For facility of reference it would be apt to notice this statutory provision which is reproduced below :-- "4-A (3) Where any employer is in default in paying the compensation due under this Act within one month from the date if fell due, the Commissioner Shall -- (a) direct that the employer shall, in addition to the amount of the arrears, pay simple interest thereon at the rate of twelve per cent per annum or at such higher rate not exceeding the maximum of the lending rates of any scheduled bank as may be specified by the Central Government, by notification in the official Gazette on the amount due; and (b) if, in his opinion, there is no justification for the delays, direct that the employer shall, in addition to the amount of the arrears and interest thereon, pay a further slum not exceeding fifty percent of such amount by way of penalty: Provided that an order for the payment of penalty shall not be passed under clause (b) without giving a reasonable opportunity to the employer to show cause why it should not be passed." The legal proposition is well settled. Compensation falls due as soon as accident take place causing death or loss or disablement to the employer. The liability of the employer arises as soon as an injury is caused and not on a subsequent occassion. This is apparent from the plain reading of Section 4-A(3) of the Act. The judicial precedent in this regard can be cited. In Janatha Modern Rice Mills v. Satyanarayana, 1995 Labour Industrial Cases 677, the Commissioner under the Act allowed interest at the rate of 16% per annum. However, penalty was not allowed. The argument put across was that penalty should also have been allowed. The Andhra Pradesh High Court was of the opinion that the Commissioner cannot allow interest at the rate of 16%, as under the Act, simple interest at the rate of 6% per annum can be allowed and as penalty was not allowed, therefore, question of allowing penalty would not arise. The fact that the compensation becomes due as soon as accident takes place and when injury is caused and not on any subsequent occassion is no longer res integra . Other decisions on the point are quoted by the Andhra Pradesh High Court in para 9 of the aforesaid judgement. These are as:-- 1.

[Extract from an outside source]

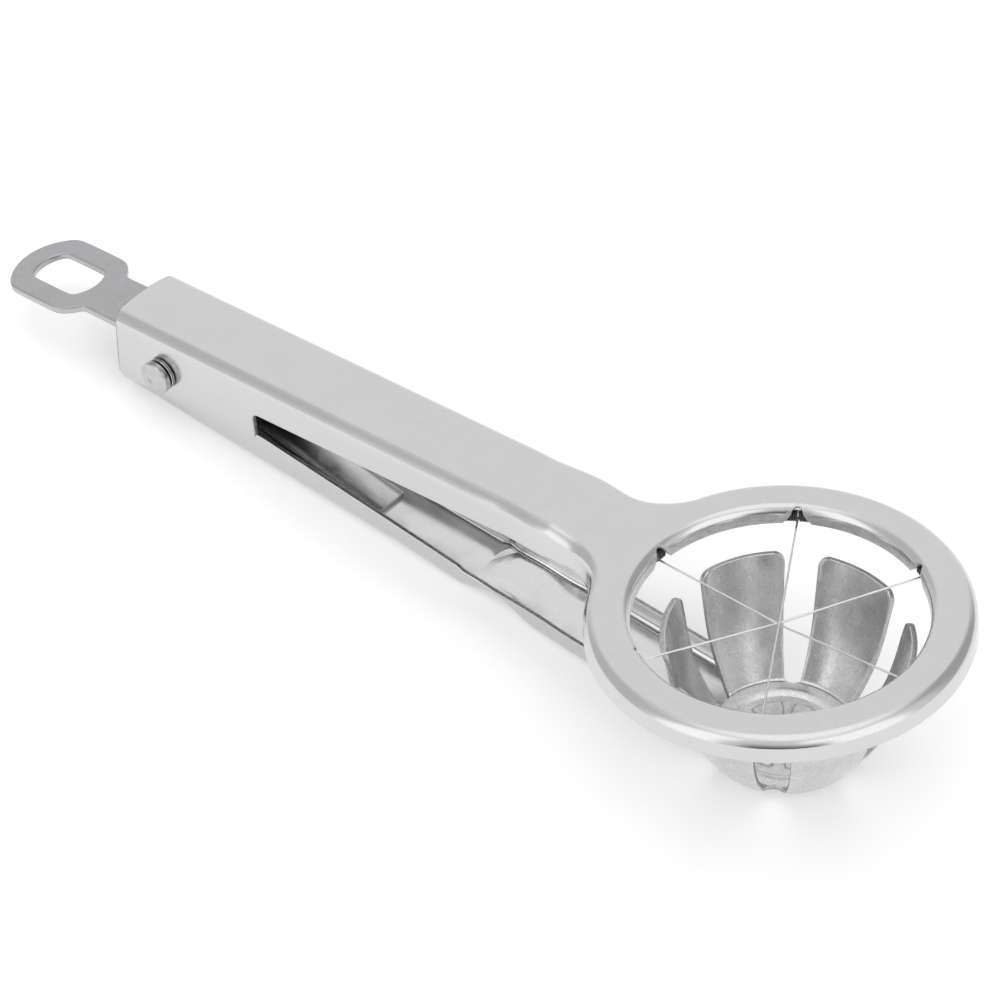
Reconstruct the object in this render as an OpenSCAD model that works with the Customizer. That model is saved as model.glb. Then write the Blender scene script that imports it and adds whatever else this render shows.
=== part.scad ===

The fact that the compensation becomes due as soon as accident takes place and when injury is caused and not on any subsequent occassion is no longer res integra . Other decisions on the point are quoted by the Andhra Pradesh High Court in para 9 of the aforesaid judgement. These are as:-- 1. Pratap Narain Singh v. Sri Nivas, AIR 1976 SC 222 : 1976 Lab IC 222; 2. Margarida Gomes v. M.Mackenzie and Co., AIR 1968 Bombay 328:1968 Lab IC 1197; 3. Saraswati Press v. Nand Ram, 1971 ACJ 316: 1971 Lab IC 1341; 4. Smt. Vimlaben Vashrambhai v. The Gujrat Housing Board, 1975 ACJ 84; 5. Jayamma v. Executive Engineer, PWD, 1982 Lab IC NOC 61 : 1982 ACJ 361; 6. Ramlal v. Regional Manager Food Corportaion of India, Jaipur, 1981 Lab IC 1281; 7. Vijay Ram v. Janak Raj 1981 Lab IC 143:1981 ACJ 84; 8. Ram Dulari Kalia v. H.P.S.E Board, Shimla, 1987 Lab IC 748; 9. U.P. State Transport Corporation v. Abdul Hameed, 1985 (50) FLR 92. In view of the above, we are of the opinion that once the petition was decided under Section 4 of the Act and penalty and interest was not allowed, then better course was to challenge the order but when it was not challenged second petition would not he maintainable . Cause of action accrued when accident took place and not when order was passed by the commissioner. In view of the above, second petition, preferred under Section 4-A(3) of the Act, was totally misconceived. It cannot be adjudicated upon. We uphold the argument put across by the appellant that when the original petition was filed and decided, the second petition would not lie as the same would be hit by the principle of res judicata and constructive res judicata. This appeal is, accordingly, allowed. The impugned order is set aside. The respondent is held not entitled to seek assistance of Section 4-A(3) of the Act. The amount deposited be refunded to the employer. The amount, if deposited in the interest bearing account, the interest too would be refunded to the employer. We, however, direct that the workman would be entitled to the costs of litigation. These are fixed as Rs 1,000/-. Disposed of.